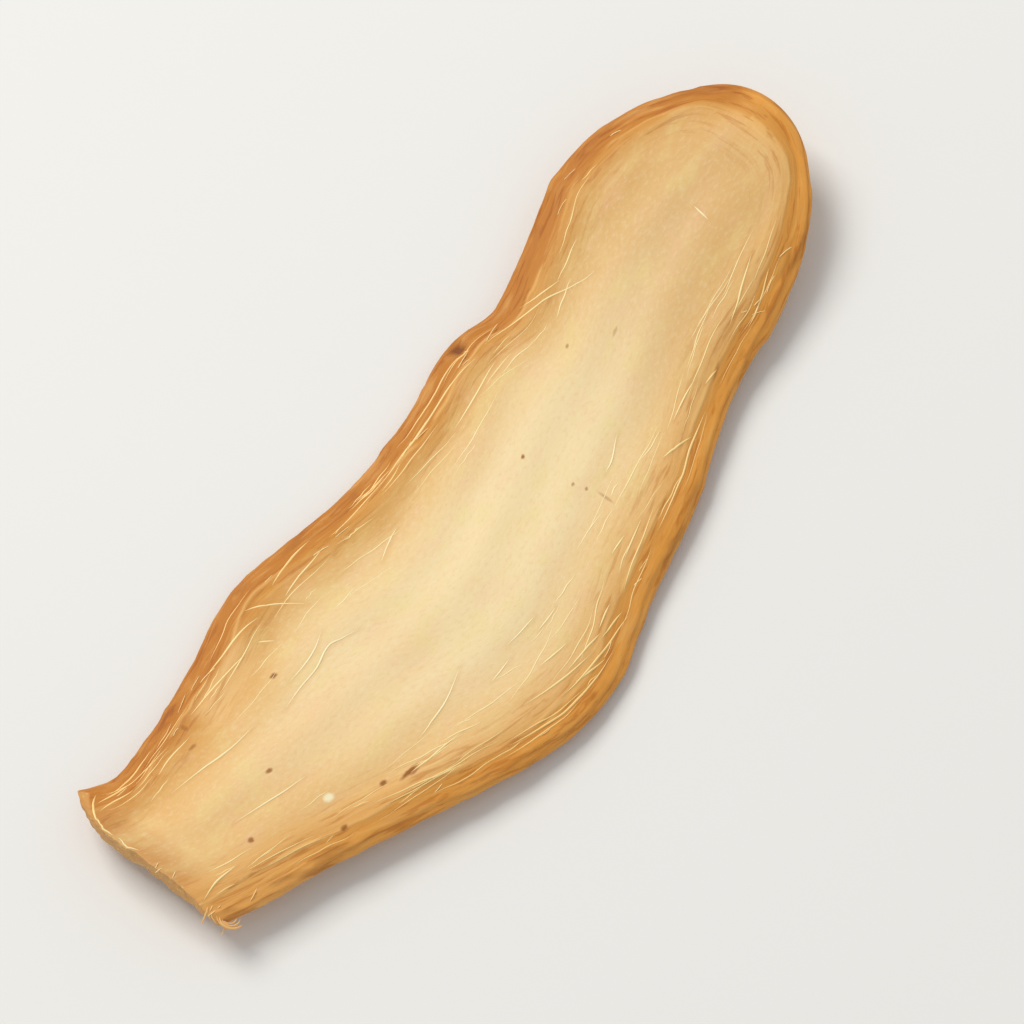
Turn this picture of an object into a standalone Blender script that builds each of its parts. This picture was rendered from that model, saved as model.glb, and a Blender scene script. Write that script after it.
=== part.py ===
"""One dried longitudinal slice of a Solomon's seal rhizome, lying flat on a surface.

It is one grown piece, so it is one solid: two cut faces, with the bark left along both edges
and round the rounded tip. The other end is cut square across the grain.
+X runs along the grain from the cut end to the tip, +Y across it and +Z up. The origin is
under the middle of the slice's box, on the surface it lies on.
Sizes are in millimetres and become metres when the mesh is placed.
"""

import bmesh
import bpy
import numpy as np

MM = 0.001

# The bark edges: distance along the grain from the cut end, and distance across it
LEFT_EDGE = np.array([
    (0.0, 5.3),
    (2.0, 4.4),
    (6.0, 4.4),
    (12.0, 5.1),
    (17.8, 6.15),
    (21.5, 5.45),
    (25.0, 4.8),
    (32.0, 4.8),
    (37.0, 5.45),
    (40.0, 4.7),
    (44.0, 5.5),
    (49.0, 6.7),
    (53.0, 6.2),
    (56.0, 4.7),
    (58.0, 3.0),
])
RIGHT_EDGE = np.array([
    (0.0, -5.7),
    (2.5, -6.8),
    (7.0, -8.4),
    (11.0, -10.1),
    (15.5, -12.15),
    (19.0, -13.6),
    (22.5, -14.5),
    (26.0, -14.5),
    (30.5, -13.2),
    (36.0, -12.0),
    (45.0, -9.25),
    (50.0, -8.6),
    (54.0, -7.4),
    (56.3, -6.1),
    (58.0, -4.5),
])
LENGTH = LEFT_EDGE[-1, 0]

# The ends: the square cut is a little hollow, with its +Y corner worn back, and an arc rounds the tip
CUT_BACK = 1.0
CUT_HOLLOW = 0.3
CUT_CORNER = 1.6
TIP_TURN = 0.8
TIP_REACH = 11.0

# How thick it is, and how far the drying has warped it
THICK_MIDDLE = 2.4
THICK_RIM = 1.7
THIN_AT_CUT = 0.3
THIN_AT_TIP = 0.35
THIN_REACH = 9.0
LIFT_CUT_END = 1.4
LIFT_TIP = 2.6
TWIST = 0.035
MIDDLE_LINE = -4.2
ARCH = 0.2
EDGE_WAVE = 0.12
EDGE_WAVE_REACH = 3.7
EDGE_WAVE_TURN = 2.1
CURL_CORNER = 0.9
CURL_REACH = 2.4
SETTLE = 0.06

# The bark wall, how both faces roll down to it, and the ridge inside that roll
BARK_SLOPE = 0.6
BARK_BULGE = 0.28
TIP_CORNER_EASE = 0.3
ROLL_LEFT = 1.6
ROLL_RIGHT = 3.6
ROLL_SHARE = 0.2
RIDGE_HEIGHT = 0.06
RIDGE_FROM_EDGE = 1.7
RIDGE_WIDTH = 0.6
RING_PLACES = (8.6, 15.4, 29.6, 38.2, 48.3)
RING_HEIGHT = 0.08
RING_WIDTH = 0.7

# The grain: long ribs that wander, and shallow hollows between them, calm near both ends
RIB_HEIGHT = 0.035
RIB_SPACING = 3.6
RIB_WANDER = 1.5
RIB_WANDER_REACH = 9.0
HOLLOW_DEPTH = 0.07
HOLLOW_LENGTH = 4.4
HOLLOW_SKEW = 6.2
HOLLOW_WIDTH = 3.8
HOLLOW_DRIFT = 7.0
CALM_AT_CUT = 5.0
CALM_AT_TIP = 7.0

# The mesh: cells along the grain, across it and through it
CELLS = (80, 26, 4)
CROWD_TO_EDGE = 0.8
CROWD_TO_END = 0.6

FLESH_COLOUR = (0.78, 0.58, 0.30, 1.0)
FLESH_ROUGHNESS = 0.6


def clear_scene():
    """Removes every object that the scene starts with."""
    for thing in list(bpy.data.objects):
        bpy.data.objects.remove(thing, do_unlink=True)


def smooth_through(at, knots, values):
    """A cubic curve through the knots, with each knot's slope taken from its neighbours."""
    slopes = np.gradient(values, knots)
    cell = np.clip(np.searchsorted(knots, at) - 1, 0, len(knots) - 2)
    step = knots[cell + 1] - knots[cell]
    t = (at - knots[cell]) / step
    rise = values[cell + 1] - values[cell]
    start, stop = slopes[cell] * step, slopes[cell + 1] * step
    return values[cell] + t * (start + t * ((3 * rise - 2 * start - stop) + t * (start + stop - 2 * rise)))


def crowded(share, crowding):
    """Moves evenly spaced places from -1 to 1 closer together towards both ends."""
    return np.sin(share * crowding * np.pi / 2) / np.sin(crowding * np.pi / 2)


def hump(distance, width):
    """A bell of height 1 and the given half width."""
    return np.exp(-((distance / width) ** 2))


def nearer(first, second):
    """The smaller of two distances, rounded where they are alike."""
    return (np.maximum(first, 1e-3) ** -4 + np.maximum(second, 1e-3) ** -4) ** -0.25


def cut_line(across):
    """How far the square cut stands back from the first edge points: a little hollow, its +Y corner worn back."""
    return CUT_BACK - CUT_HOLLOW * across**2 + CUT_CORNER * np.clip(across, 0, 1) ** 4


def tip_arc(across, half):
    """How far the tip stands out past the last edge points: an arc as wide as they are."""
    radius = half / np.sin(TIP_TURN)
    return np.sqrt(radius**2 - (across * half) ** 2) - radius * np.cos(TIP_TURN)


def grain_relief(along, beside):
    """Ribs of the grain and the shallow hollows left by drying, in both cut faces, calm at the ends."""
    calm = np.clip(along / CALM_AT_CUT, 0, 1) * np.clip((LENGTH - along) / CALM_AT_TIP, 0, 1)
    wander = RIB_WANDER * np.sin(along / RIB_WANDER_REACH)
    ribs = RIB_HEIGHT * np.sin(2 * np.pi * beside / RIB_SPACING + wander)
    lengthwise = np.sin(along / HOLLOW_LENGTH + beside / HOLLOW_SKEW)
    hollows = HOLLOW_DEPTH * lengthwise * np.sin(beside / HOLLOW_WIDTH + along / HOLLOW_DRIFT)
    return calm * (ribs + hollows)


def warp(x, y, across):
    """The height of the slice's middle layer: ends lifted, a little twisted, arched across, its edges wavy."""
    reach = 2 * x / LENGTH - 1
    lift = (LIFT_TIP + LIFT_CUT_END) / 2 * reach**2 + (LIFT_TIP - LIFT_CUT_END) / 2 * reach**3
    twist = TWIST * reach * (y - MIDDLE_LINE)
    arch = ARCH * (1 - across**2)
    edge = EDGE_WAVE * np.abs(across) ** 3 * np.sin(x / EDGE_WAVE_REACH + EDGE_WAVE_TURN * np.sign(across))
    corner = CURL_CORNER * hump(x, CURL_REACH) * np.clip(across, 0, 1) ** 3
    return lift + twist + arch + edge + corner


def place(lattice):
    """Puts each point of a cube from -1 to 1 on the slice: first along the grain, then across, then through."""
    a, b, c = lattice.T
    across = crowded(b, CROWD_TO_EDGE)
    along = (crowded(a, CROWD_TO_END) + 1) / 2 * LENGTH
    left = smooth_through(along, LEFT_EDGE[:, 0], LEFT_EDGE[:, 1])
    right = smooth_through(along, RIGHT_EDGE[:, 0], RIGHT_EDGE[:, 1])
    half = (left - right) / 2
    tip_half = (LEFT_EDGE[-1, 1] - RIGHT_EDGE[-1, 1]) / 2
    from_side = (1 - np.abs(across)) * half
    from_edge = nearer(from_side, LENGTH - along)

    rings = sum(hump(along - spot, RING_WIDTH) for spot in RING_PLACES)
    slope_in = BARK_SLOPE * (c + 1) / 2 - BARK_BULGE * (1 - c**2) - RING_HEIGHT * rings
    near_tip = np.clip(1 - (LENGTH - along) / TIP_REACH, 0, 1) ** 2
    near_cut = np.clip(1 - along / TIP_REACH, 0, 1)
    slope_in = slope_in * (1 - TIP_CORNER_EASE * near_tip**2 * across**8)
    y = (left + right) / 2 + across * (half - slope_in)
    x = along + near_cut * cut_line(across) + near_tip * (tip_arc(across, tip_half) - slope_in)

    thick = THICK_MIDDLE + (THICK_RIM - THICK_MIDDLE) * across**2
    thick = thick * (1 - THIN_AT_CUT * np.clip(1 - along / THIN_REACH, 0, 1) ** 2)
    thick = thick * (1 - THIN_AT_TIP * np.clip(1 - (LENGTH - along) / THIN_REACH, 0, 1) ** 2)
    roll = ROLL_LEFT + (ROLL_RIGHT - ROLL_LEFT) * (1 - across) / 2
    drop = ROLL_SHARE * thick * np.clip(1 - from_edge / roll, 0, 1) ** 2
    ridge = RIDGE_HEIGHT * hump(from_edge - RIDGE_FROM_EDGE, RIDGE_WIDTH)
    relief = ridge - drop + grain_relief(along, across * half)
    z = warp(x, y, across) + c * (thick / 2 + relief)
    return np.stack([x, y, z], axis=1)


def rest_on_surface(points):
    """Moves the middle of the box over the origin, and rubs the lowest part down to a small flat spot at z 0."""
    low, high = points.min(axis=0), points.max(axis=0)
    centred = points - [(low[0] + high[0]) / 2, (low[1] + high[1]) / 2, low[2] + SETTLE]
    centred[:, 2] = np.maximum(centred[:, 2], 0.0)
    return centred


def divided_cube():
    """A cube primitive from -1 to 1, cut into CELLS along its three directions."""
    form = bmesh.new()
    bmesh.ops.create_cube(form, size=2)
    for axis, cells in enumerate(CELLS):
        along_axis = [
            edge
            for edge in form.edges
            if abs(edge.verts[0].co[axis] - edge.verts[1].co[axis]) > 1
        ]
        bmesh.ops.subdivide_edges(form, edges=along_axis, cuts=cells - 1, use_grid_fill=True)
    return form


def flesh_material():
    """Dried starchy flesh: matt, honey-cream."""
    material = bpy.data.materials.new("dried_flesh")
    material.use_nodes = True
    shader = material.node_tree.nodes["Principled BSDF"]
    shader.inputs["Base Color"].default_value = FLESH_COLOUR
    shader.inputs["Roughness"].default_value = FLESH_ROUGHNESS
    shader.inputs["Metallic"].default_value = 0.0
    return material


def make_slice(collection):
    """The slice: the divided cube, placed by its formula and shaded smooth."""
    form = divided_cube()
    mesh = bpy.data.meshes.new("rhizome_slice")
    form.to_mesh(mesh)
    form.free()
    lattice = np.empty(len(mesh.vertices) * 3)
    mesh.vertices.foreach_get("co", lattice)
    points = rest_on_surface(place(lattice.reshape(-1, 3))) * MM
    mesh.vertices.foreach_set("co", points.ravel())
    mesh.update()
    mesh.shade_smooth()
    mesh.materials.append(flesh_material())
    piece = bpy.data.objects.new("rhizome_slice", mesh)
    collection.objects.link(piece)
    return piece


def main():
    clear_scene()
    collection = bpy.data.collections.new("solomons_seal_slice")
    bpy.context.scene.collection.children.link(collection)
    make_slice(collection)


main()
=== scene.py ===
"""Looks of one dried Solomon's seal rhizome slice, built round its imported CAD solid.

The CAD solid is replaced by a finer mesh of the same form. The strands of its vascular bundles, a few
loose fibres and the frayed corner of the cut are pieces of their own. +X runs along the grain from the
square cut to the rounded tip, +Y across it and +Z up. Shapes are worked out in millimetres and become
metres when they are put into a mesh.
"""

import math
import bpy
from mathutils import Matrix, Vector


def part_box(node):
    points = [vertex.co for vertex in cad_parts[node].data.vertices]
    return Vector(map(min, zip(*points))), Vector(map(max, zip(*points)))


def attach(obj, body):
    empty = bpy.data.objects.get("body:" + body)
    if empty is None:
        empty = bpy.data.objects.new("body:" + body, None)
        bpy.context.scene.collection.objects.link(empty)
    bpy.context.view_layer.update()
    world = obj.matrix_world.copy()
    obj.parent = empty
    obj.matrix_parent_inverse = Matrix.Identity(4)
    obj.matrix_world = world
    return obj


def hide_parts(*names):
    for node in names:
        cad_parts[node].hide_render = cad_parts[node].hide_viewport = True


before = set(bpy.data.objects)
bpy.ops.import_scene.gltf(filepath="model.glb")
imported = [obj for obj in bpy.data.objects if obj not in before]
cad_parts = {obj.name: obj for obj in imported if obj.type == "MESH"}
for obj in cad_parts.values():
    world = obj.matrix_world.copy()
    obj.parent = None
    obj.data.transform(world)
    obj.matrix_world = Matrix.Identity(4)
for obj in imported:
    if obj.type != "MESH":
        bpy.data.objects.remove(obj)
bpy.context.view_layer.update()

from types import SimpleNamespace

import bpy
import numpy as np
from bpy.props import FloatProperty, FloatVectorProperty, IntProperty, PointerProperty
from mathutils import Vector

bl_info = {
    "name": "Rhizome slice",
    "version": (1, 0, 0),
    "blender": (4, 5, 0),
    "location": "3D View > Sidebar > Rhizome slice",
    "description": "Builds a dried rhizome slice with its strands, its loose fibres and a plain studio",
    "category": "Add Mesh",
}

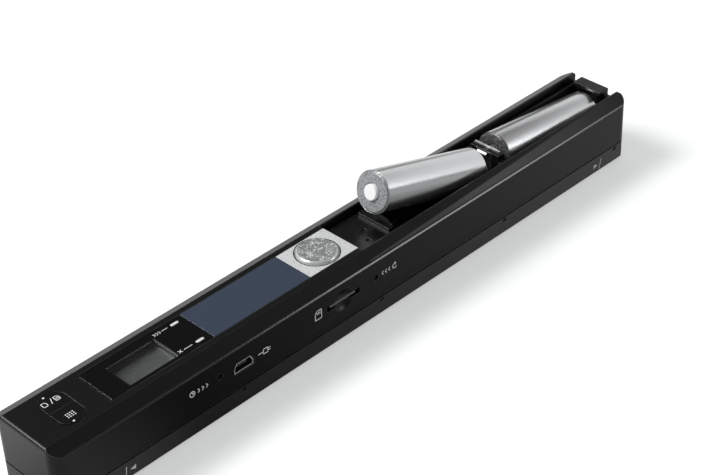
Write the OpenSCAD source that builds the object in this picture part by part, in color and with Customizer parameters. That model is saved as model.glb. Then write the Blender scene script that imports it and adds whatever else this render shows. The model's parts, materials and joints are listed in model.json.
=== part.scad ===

◇ ◇ ◇ ◇ ◇

▶ [DESCRIPTION OF THE TASK]: Nothing but the lines from the line that contains "obj.matrix_world = Matrix.Identity(4)" through the line that contains "from mathutils import Vector" should be given again, each exactly as it stands, both ends included.

▶ [SOLUTION TO THE PROBLEM]:
    obj.matrix_world = Matrix.Identity(4)
for obj in imported:
    if obj.type != "MESH":
        bpy.data.objects.remove(obj)
bpy.context.view_layer.update()

from types import SimpleNamespace

import bpy
import numpy as np
from bpy.props import FloatProperty, FloatVectorProperty, IntProperty, PointerProperty
from mathutils import Vector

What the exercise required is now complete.